OBJECTIVE:
The listing beneath should be written out in full, exactly as shown.
* * * * * * *
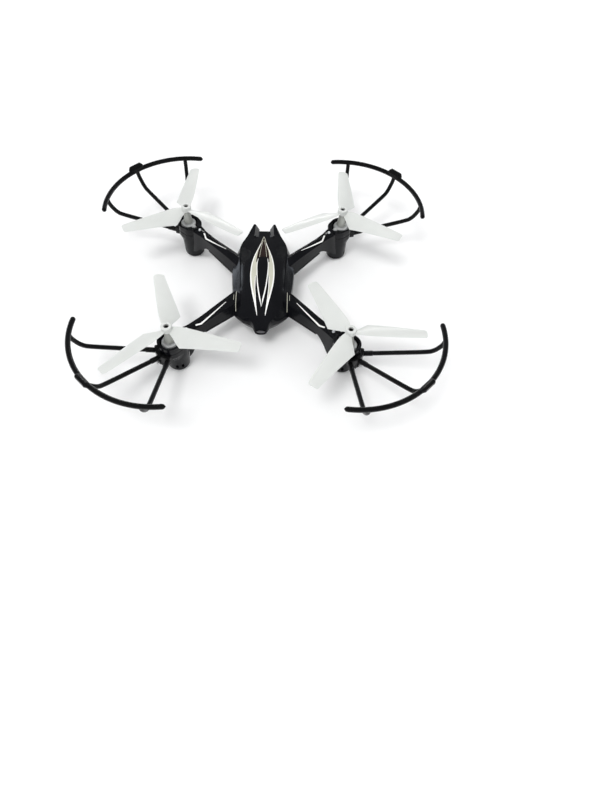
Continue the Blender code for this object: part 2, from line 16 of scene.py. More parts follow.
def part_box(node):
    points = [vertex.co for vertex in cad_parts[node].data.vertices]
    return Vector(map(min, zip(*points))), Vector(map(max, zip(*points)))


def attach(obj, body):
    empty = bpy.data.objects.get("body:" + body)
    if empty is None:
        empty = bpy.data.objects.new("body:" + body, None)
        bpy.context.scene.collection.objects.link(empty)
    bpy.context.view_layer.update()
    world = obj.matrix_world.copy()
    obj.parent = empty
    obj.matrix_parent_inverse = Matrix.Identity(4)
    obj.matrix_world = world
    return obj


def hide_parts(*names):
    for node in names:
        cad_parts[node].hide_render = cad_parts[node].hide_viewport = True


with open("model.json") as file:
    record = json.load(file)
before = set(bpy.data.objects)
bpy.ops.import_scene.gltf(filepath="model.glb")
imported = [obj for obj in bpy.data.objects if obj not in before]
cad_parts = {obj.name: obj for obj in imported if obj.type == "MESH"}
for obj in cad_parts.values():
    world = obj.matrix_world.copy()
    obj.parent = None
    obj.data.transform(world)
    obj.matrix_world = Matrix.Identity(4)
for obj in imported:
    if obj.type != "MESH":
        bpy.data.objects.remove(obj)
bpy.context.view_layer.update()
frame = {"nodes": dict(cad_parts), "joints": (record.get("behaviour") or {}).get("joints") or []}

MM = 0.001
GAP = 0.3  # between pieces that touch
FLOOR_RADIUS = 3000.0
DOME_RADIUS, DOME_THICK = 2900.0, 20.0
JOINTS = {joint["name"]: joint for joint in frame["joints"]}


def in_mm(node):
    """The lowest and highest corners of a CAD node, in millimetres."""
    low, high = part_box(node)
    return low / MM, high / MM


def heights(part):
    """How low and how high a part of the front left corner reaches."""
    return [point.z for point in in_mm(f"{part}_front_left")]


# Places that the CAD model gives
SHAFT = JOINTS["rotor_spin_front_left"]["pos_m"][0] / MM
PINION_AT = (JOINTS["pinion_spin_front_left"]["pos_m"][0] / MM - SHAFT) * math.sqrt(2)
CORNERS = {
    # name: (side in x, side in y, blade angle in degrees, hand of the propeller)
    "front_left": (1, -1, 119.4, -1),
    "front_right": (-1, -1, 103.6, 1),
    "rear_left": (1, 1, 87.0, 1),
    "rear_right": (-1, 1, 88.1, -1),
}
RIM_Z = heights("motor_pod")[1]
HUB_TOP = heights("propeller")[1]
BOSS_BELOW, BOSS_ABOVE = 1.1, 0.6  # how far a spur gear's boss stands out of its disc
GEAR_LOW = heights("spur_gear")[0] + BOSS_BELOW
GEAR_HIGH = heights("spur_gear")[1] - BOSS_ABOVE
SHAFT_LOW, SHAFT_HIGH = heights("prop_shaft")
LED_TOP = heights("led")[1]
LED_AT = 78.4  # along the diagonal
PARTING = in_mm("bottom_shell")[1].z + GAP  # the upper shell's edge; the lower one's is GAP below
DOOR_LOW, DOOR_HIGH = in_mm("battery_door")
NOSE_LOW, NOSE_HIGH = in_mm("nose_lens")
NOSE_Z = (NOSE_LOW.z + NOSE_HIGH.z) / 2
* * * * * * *
EXERCISE RESPONSE:
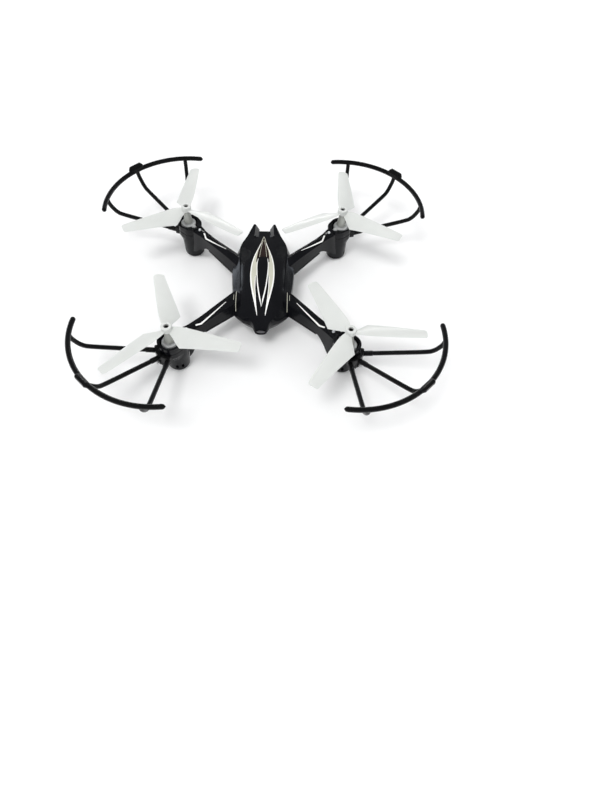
Continue the Blender code for this object: part 2, from line 16 of scene.py. More parts follow.
def part_box(node):
    points = [vertex.co for vertex in cad_parts[node].data.vertices]
    return Vector(map(min, zip(*points))), Vector(map(max, zip(*points)))


def attach(obj, body):
    empty = bpy.data.objects.get("body:" + body)
    if empty is None:
        empty = bpy.data.objects.new("body:" + body, None)
        bpy.context.scene.collection.objects.link(empty)
    bpy.context.view_layer.update()
    world = obj.matrix_world.copy()
    obj.parent = empty
    obj.matrix_parent_inverse = Matrix.Identity(4)
    obj.matrix_world = world
    return obj


def hide_parts(*names):
    for node in names:
        cad_parts[node].hide_render = cad_parts[node].hide_viewport = True


with open("model.json") as file:
    record = json.load(file)
before = set(bpy.data.objects)
bpy.ops.import_scene.gltf(filepath="model.glb")
imported = [obj for obj in bpy.data.objects if obj not in before]
cad_parts = {obj.name: obj for obj in imported if obj.type == "MESH"}
for obj in cad_parts.values():
    world = obj.matrix_world.copy()
    obj.parent = None
    obj.data.transform(world)
    obj.matrix_world = Matrix.Identity(4)
for obj in imported:
    if obj.type != "MESH":
        bpy.data.objects.remove(obj)
bpy.context.view_layer.update()
frame = {"nodes": dict(cad_parts), "joints": (record.get("behaviour") or {}).get("joints") or []}

MM = 0.001
GAP = 0.3  # between pieces that touch
FLOOR_RADIUS = 3000.0
DOME_RADIUS, DOME_THICK = 2900.0, 20.0
JOINTS = {joint["name"]: joint for joint in frame["joints"]}


def in_mm(node):
    """The lowest and highest corners of a CAD node, in millimetres."""
    low, high = part_box(node)
    return low / MM, high / MM


def heights(part):
    """How low and how high a part of the front left corner reaches."""
    return [point.z for point in in_mm(f"{part}_front_left")]


# Places that the CAD model gives
SHAFT = JOINTS["rotor_spin_front_left"]["pos_m"][0] / MM
PINION_AT = (JOINTS["pinion_spin_front_left"]["pos_m"][0] / MM - SHAFT) * math.sqrt(2)
CORNERS = {
    # name: (side in x, side in y, blade angle in degrees, hand of the propeller)
    "front_left": (1, -1, 119.4, -1),
    "front_right": (-1, -1, 103.6, 1),
    "rear_left": (1, 1, 87.0, 1),
    "rear_right": (-1, 1, 88.1, -1),
}
RIM_Z = heights("motor_pod")[1]
HUB_TOP = heights("propeller")[1]
BOSS_BELOW, BOSS_ABOVE = 1.1, 0.6  # how far a spur gear's boss stands out of its disc
GEAR_LOW = heights("spur_gear")[0] + BOSS_BELOW
GEAR_HIGH = heights("spur_gear")[1] - BOSS_ABOVE
SHAFT_LOW, SHAFT_HIGH = heights("prop_shaft")
LED_TOP = heights("led")[1]
LED_AT = 78.4  # along the diagonal
PARTING = in_mm("bottom_shell")[1].z + GAP  # the upper shell's edge; the lower one's is GAP below
DOOR_LOW, DOOR_HIGH = in_mm("battery_door")
NOSE_LOW, NOSE_HIGH = in_mm("nose_lens")
NOSE_Z = (NOSE_LOW.z + NOSE_HIGH.z) / 2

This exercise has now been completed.